I could gush on and on, and readers will have to forgive my fangirling here. Ever since I first saw those big wave surfers on Wide World of Sports, all those years ago in Toronto, I have known that surfers are men of exceptional courage. Mid-way through Barbarian Days, I knew we were going to hit surfer depression land at any moment. It is present in every surf movie, for the time will come when decisions have to be made, and comprises will be required. Dilemmas common to all risk-takers will be staring them in the face. The balance is as tricky as the ride itself, yet it can be done. As a reader, we pull for Finnegan through every phase of his life.

 Barbarian Days

From Page 360

“The takeoff was huge, clean open face, not breaking exceptionally hard, and the wall seemed to hold up reasonably, with no catastrophic sections, all the way down the point. Eventually, Peter caught a wave. With a shout, he jumped to his feet, rode over the ledge, and disappeared for what felt like a very long time. I thought I saw his track once down the line, but I wasn’t sure. Then he came flying over the shoulder far, far inside with arms raised. He came back raving. It was doable, he said. It was insane. I moved over, into the lineup, heart thudding, and caught a couple. The takeoffs were giddy, almost nauseating, but not overly steep. The rides were long and swooping, the blue walls like great stretched canvasses. Each of my rides ended with a safe, gliding pullout somewhere down on the boat ramp. I was very glad I was on my gun…”

People smiled when I said I was dating a surfer.

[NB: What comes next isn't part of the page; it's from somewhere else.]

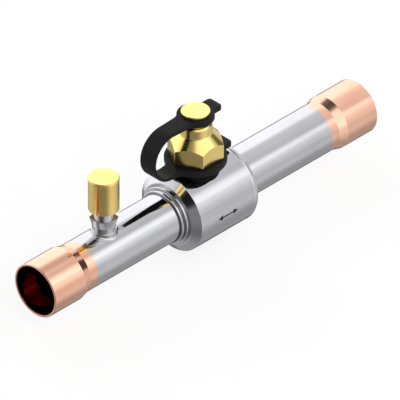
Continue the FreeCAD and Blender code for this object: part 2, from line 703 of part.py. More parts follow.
def core_pin():
    """The steel pin: its top is pressed to open the port, its collar bears on the spring."""
    return turned_up([
        (0, PIN_FOOT_Z),
        (PIN_FOOT_R, PIN_FOOT_Z),
        (PIN_FOOT_R, PIN_SEAL_Z),
        (PIN_R, PIN_SEAL_Z),
        (PIN_R, PIN_COLLAR_Z),
        (PIN_COLLAR_R, PIN_COLLAR_Z),
        (PIN_COLLAR_R, PIN_COLLAR_TOP),
        (PIN_R, PIN_COLLAR_TOP),
        (PIN_R, PIN_TOP),
        (0, PIN_TOP),
    ], PORT_X)


def core_pin_seal():
    """The rubber washer at the pin's foot, which closes the barrel's nose."""
    washer = rod_up(PIN_SEAL_R, PIN_SEAL_Z, PIN_SEAL_TOP, PORT_X)
    return washer.cut(rod_up(PIN_R + SOFT_GAP, PIN_SEAL_Z, PIN_SEAL_TOP, PORT_X))


def core_spring():
    """The coil spring between the barrel's floor and the pin's collar."""
    coil_r = (PIN_R + CORE_SPRING_BORE_R) / 2
    low = CORE_FLOOR_Z + SPRING_WIRE_R + SOFT_GAP / 2
    high = PIN_COLLAR_Z - SPRING_WIRE_R - SOFT_GAP / 2
    path = Part.makeHelix((high - low) / SPRING_TURNS, high - low, coil_r)
    section = Part.Wire(Part.makeCircle(SPRING_WIRE_R, Vector(coil_r, 0, 0), ACROSS))
    coil = Part.Wire(path.Edges).makePipeShell([section], True, True)
    coil.translate(Vector(PORT_X, 0, low))
    return coil


def access_cap():
    """The brass cap of the access port: a plain barrel."""
    form = turned_up([
        (0, ACCESS_CAP_Z),
        (ACCESS_CAP_R, ACCESS_CAP_Z),
        (ACCESS_CAP_R, ACCESS_CAP_TOP_Z, ACCESS_CAP_EDGE),
        (0, ACCESS_CAP_TOP_Z),
    ], PORT_X)
    return form.cut(rod_up(ACCESS_CAP_BORE_R, ACCESS_CAP_Z, ACCESS_CAP_ROOF, PORT_X))


def access_cap_gasket():
    """The rubber disc in the roof of the access cap, which closes on the port's rim."""
    return rod_up(PORT_THREAD_R, ACCESS_GASKET_Z, ACCESS_CAP_ROOF, PORT_X)


NODES = {
    "port_side_socket": socket(),
    "outlet_socket": outlet_socket(),
    "port_side_pipe": port_side_pipe(),
    "outlet_pipe": outlet_pipe(),
    "valve_housing": valve_housing(),
    "end_fitting": end_fitting(),
    "ball": ball(),
    "port_side_seat": facing_port(seat()),
    "outlet_seat": facing_outlet(seat()),
    "port_side_seat_ring": facing_port(seat_ring()),
    "outlet_seat_ring": facing_outlet(seat_ring()),
    "spindle": spindle(),
    "lower_spindle_ring": spindle_ring(0),
    "upper_spindle_ring": spindle_ring(1),
    "thrust_washer": thrust_washer(),
    "stop_pin": stop_pin(),
    "seal_cap": seal_cap(),
    "seal_cap_gasket": seal_cap_gasket(),
    "cap_tether": cap_tether(),
    "access_port": access_port(),
    "core_barrel": core_barrel(),
    "core_barrel_seal": core_barrel_seal(),
    "core_pin": core_pin(),
    "core_pin_seal": core_pin_seal(),
    "core_spring": core_spring(),
    "access_cap": access_cap(),
    "access_cap_gasket": access_cap_gasket(),
}

for name, shape in NODES.items():
    shape.exportStep("parts/" + name + ".step")
    print(name, "solids", len(shape.Solids), "valid", shape.isValid(), "volume", round(shape.Volume, 1))
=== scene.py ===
"""The dressed model of a straight-through ball service valve for refrigerant pipes.

All sizes are in metres. The pipe runs along X, and the spindle and the access port stand up along Z.
The sections follow the valve as it is put together, from the pipe outwards to its two caps.
"""
import math

import bpy
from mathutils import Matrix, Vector


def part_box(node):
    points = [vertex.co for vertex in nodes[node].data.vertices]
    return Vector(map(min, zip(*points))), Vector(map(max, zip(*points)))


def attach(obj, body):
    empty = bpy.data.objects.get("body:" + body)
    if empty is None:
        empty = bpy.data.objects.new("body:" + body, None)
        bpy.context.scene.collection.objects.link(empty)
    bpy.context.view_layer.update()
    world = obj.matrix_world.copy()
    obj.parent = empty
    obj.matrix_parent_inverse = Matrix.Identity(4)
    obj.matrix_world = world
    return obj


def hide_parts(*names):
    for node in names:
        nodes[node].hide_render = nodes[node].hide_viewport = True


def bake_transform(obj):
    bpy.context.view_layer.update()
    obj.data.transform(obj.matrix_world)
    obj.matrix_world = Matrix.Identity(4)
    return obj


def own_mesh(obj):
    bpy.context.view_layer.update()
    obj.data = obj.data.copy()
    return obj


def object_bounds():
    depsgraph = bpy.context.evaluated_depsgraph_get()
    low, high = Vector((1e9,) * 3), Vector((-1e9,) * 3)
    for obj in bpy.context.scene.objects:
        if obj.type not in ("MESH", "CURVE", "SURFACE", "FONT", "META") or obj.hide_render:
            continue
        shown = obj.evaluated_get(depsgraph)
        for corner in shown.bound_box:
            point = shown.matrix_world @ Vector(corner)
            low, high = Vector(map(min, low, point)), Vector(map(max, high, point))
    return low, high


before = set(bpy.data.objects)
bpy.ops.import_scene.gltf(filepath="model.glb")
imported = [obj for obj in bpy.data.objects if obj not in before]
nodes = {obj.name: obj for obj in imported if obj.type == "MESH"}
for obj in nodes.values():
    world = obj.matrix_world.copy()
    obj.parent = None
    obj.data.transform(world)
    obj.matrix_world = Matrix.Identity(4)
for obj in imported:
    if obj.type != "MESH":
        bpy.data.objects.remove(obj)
cad_low, cad_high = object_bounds()


# Pipes: two lengths of drawn steel tube, polished and plated.
# They carry the refrigerant from socket to socket, and are brazed into the housing and its end fitting.
# Drawing leaves faint lines along the tube, and the polish hides all but a trace of them.
MM = 0.001
DRAWN_LINE_WIDTH = 0.35 * MM
DRAWN_LINE_LENGTH = 40 * MM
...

Some of my friends said with disdain, “Oh Liz.” Lots of people thought our marriage would flame out. Everyone waited for me to return to my senses. Not so my grandfather, the consummate hockey man, a war hero who judged everyone by their toughness. He had utter contempt for a lot of the men my sisters and cousins dated. My husband came through unscathed. It was decided all at once. He passed.

Hero worship, plain and simple. Barbarian Days: A Surfing Life tops every chart I have to top. Take this book to the beach.